Today, I share the advice of Tim Cardon, an advocate for Dale Clarke’s “Cash Flow Index.”1 It was Mr. Cardon who told me Liza’s story. He hoped it would help me understand and embrace the value of CFI.

Since Liza was bleeding $100 a month, said Mr. Cardon, she needed more positive cash flow. And while paying off the loan with the highest interest rate would have reduced her expenses faster, sometimes people need great cash flow  instead of lower expenses. And that, he said, was certainly true in Liza’s case. . . .

When people like Liza are stuck in negative cash flow situations, paying off the loan with the lowest CFI produces more cash flow quicker. And when they create positive cash flow, “it doesn’t just give them cash flow, it also gives them . . . peace of mind . . . [and] hope. They can breathe easier with more cash flow and they are therefore better at their jobs, businesses, relationships, etc.”

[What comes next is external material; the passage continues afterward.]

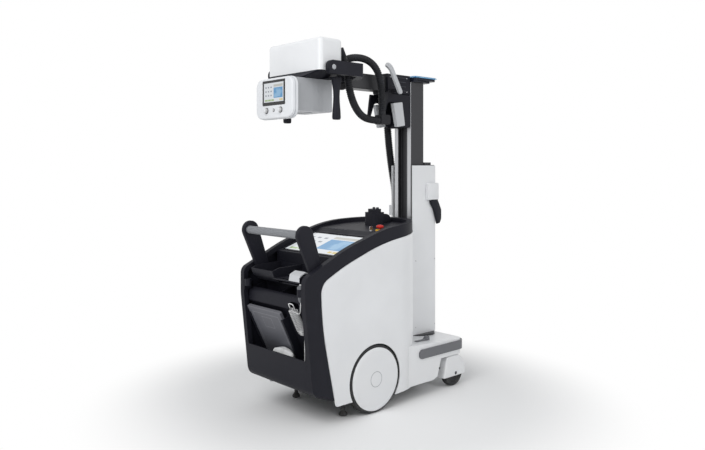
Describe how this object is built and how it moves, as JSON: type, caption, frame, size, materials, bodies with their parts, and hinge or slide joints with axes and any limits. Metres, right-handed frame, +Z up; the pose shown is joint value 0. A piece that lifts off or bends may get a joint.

By helping Liza reduce her negative cash flow by $325 a month, said Mr. Cardon, he helped Liza enjoy all those wonderful benefits.

How’d he do it?

The Solution Mr. Cardon Proposed

First thing he did: He drew Liza’s attention to her $15,000 IRA and suggested she cash it in.

Even after she took a 25% hit (10% penalty and 15% tax) [for taking an “early withdrawal”], she still had $15,000 x .75 = $11,250.

I told her to use the $11,250 to pay off the $11,000 car loan instead of the student loan or credit card because it was her fastest path to cash flow. . . .

I told her to pay off the car so that she could get ahead on cash flow by [$325] a month.

. . . [If I had] done the same thing with the credit card payment, . . . that would have saved her the most interest. But it would not have gotten the most cash flow.

She was breathing way easier with the thought of having $225 extra at the end of the month instead of having $50 extra at the end of the month.

[To ensure there’s no misunderstanding: Liza’s monthly shortfall of $100, counterbalanced by a net reduction in monthly car payments of $325 = “$225 extra at the end of the month.” The shortfall of $100 counterbalanced by eliminating a monthly credit card payment of $150 would equal “$50 extra at the end of the month.” —JAH]

“If she had positive cash flow when I talked with her,” said Mr. Cardon, “our conversation would have been completely different. [When you have positive cash flow,] cost of money becomes much more relevant and the focus. We would have then been able to make sure she built a solid foundation of [savings to cover] six months of expenses and then taught her productive ideas like Cash Flow Banking.”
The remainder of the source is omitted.